The group and the work Cablk talked about sounded like something she would like to be part of.

McMillan joined and loved what she discovered. She also saw there was heaps to do in the group’s ambitious, multi-stranded plan to protect, restore and replenish the local natural environment.

In short time, she stepped up to a bigger role. These days, about 60 people are on McMillan’s list for a regular email from her, detailing what’s coming up and the many bits of information needed to keep volunteers up with current work.

Sometimes they look like a little conservation army of predominantly seniors, now well established on a range of projects and making an obvious difference to our landscapes.
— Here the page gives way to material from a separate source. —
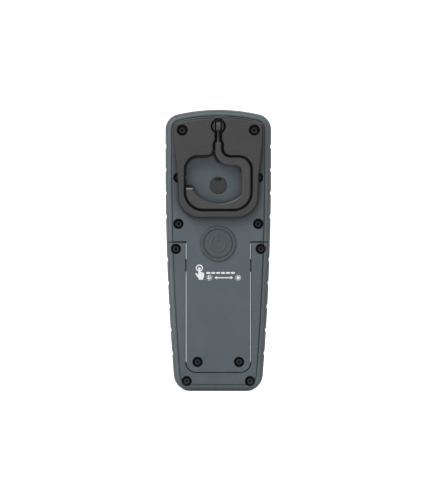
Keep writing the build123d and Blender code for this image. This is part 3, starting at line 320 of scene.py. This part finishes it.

Other times, says McMillan, they feel like just a handful of workers in need of reinforcements.

Her group are out on Monday mornings and Fridays, along with late afternoons on Wednesdays and many one-off events, along with time working at the nursery, where about 5000 seedings await planting.

The team working with her can be found at any one of a number of sites – Kawerau Reserve, Philomel Cres, Achilles Reserve, ‘Polly’s Park’, Jutland Reserve, O’Neill’s Point, or in Seabreeze Rd, planting along the edge of the golf course.

“It’s hard to beat being out in nature any day of the week, with a group of great people, feeling like you are making a difference and listening to the tui sing.”

Anne McMillan

They’re out working in most weather, gloved up and armed with hand tools to tackle anything from easy weeding and planting to the bigger jobs that need plenty of huff and puff.

They’re to be seen gathering for a cup of tea and a natter during most sessions.

“People don’t have to be very fit or strong. But some do love the chance to get really stuck in. I love getting into the privet and the pest plants and getting them out,” says McMillan.

“Some of the men who come from Rymans absolutely love the chance to get into a bit of physical work and really work hard with saws and shovels.

“Some of our team have downsized from big gardens or from farms and this is their chance to get out and work on the land around them.

“It’s terrific for your health and that’s the feedback I get from a lot of the volunteers who have really put themselves into this work.”

And when they lift their heads and look around they can see the difference they’ve been making across the peninsula in recent years, she says.

“We’re getting positive feedback,” says McMillan.

“But sometimes I feel this work is undervalued.”

She likes being busy and involved. “It’s hard to beat being out in nature any day of the week, with a group of great people, feeling like you are making a difference and listening to the tui sing.

“I’ve always been a big advocate of volunteering and being part of a real contribution. Volunteering gives back too – people can learn so much, feel a sense of purpose, get connected with their communities and make new friends.”